■ Task directions
Write each line out again exactly as written.
━━━
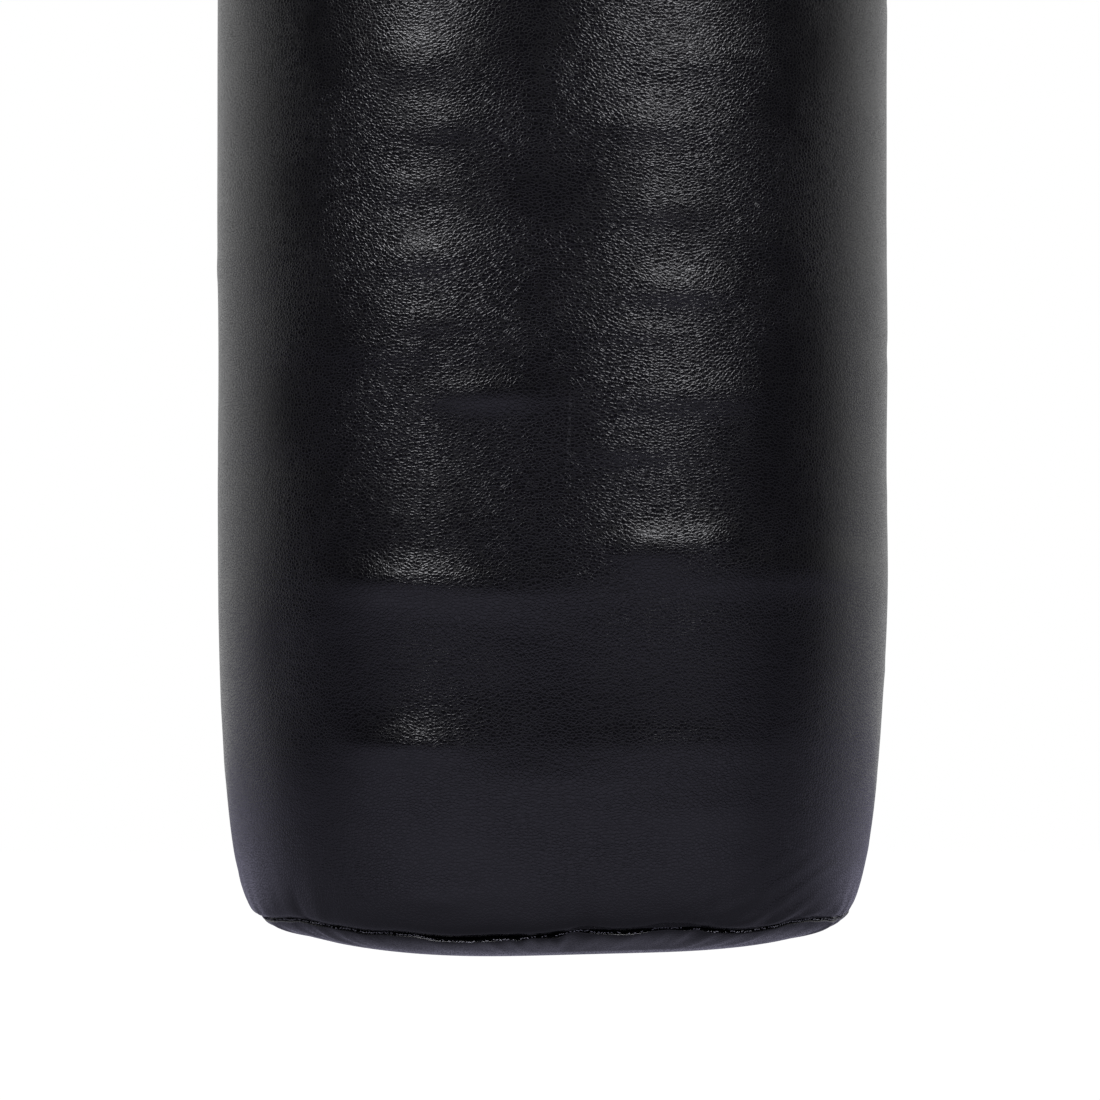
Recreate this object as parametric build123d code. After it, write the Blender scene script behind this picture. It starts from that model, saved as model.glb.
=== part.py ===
"""Hanging heavy punching bag: snap hook, ball-bearing swivel, ring, four chains and clips, sewn bag.

The origin is the seat inside the crown of the top snap hook, where a bar or an eye carries it.
Z is up, the zip runs along X, and the hook, the ring and the zip share the XZ plane.
"""

import os
from math import asin, atan, cos, degrees, hypot, radians, sin, sqrt, tan

from build123d import *

# Bag
bag_radius = 175.0
seam_to_seam = 1000.0
wall = 2.0
lining_thickness = 1.0
foam_thickness = 18.0
bottom_taper = 21.0
bottom_shoulder = 190.0
bottom_bulge = 21.0
top_taper = 15.0
top_shoulder = 120.0
seam_allowance = 13.0
bottom_pad_height = 30.0
top_pad_height = 22.0
top_pad_clearance = 5.0
back_strip_width = 26.0

# Zip
zip_end_margin = 25.0
coil_width = 3.0
coil_height = 2.4
coil_gap = 1.6
tape_width = 15.0
tape_thickness = 0.8
slider_length = 14.0
slider_plate = 1.2
slider_web = 1.0
slider_clearance = 0.3
pull_length = 30.0
pull_width = 8.0
pull_thickness = 1.5

# Straps and D-rings
strap_width = 40.0
webbing = 2.5
strap_sewn_length = 300.0
strap_lean = 30.0
strap_free_length = 26.0
strap_azimuths = {"back_right": 45.0, "back_left": 135.0, "front_left": 225.0, "front_right": 315.0}
rivet_radius = 2.5
rivet_head_radius = 5.5
rivet_head = 2.0
rivet_angle = 4.0
rivet_drops = (165.0, 262.0)
washer_radius = 7.0
washer_thickness = 1.2
d_ring_wire = 5.5
d_ring_width = strap_width + 4.0
d_ring_height = 30.0
strap_edge_gap = 0.35
sewn_gap = 0.1

# Chains and clips
link_wire = 5.0
link_length = 28.0
link_width = 11.0
link_count = 8
clip_wire = 6.0
clip_length = 46.0
clip_width = 13.0

# Ring, swivel and snap hook
ring_wire = 8.0
ring_inner_radius = 30.0
inner_chain_x = 6.0
outer_chain_x = 16.5
eye_wire = 8.0
eye_inner_radius = 12.0
shaft_radius = 5.0
housing_radius = 16.0
housing_length = 32.0
housing_floor = 5.0
housing_bore = 12.0
cap_thickness = 6.0
spigot_length = 6.0
race_thickness = 3.0
ball_radius = 2.5
ball_count = 9
groove_depth = 0.9
nut_height = 7.0
nut_flats = 17.0
collar_radius = 9.0
collar_thickness = 4.0
hook_wire = 10.0
hook_length = 80.0
hook_width = 30.0

# Clearances
hanging_gap = 0.3
running_clearance = 0.3
ball_clearance = 0.15
collar_clearance = 1.0
nose_clearance = 0.6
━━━
■ Solution
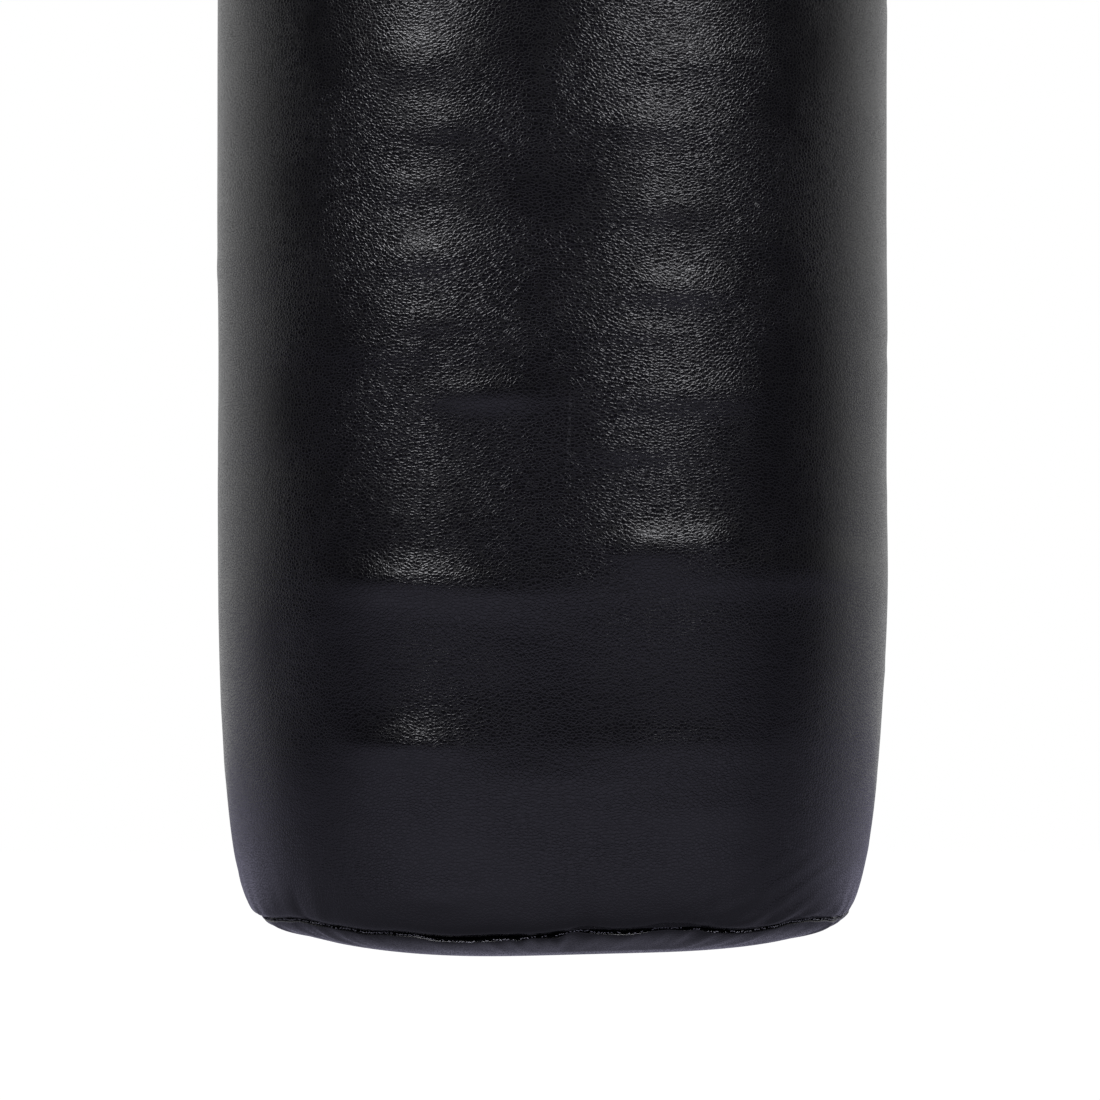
Recreate this object as parametric build123d code. After it, write the Blender scene script behind this picture. It starts from that model, saved as model.glb.
=== part.py ===
"""Hanging heavy punching bag: snap hook, ball-bearing swivel, ring, four chains and clips, sewn bag.

The origin is the seat inside the crown of the top snap hook, where a bar or an eye carries it.
Z is up, the zip runs along X, and the hook, the ring and the zip share the XZ plane.
"""

import os
from math import asin, atan, cos, degrees, hypot, radians, sin, sqrt, tan

from build123d import *

# Bag
bag_radius = 175.0
seam_to_seam = 1000.0
wall = 2.0
lining_thickness = 1.0
foam_thickness = 18.0
bottom_taper = 21.0
bottom_shoulder = 190.0
bottom_bulge = 21.0
top_taper = 15.0
top_shoulder = 120.0
seam_allowance = 13.0
bottom_pad_height = 30.0
top_pad_height = 22.0
top_pad_clearance = 5.0
back_strip_width = 26.0

# Zip
zip_end_margin = 25.0
coil_width = 3.0
coil_height = 2.4
coil_gap = 1.6
tape_width = 15.0
tape_thickness = 0.8
slider_length = 14.0
slider_plate = 1.2
slider_web = 1.0
slider_clearance = 0.3
pull_length = 30.0
pull_width = 8.0
pull_thickness = 1.5

# Straps and D-rings
strap_width = 40.0
webbing = 2.5
strap_sewn_length = 300.0
strap_lean = 30.0
strap_free_length = 26.0
strap_azimuths = {"back_right": 45.0, "back_left": 135.0, "front_left": 225.0, "front_right": 315.0}
rivet_radius = 2.5
rivet_head_radius = 5.5
rivet_head = 2.0
rivet_angle = 4.0
rivet_drops = (165.0, 262.0)
washer_radius = 7.0
washer_thickness = 1.2
d_ring_wire = 5.5
d_ring_width = strap_width + 4.0
d_ring_height = 30.0
strap_edge_gap = 0.35
sewn_gap = 0.1

# Chains and clips
link_wire = 5.0
link_length = 28.0
link_width = 11.0
link_count = 8
clip_wire = 6.0
clip_length = 46.0
clip_width = 13.0

# Ring, swivel and snap hook
ring_wire = 8.0
ring_inner_radius = 30.0
inner_chain_x = 6.0
outer_chain_x = 16.5
eye_wire = 8.0
eye_inner_radius = 12.0
shaft_radius = 5.0
housing_radius = 16.0
housing_length = 32.0
housing_floor = 5.0
housing_bore = 12.0
cap_thickness = 6.0
spigot_length = 6.0
race_thickness = 3.0
ball_radius = 2.5
ball_count = 9
groove_depth = 0.9
nut_height = 7.0
nut_flats = 17.0
collar_radius = 9.0
collar_thickness = 4.0
hook_wire = 10.0
hook_length = 80.0
hook_width = 30.0

# Clearances
hanging_gap = 0.3
running_clearance = 0.3
ball_clearance = 0.15
collar_clearance = 1.0
nose_clearance = 0.6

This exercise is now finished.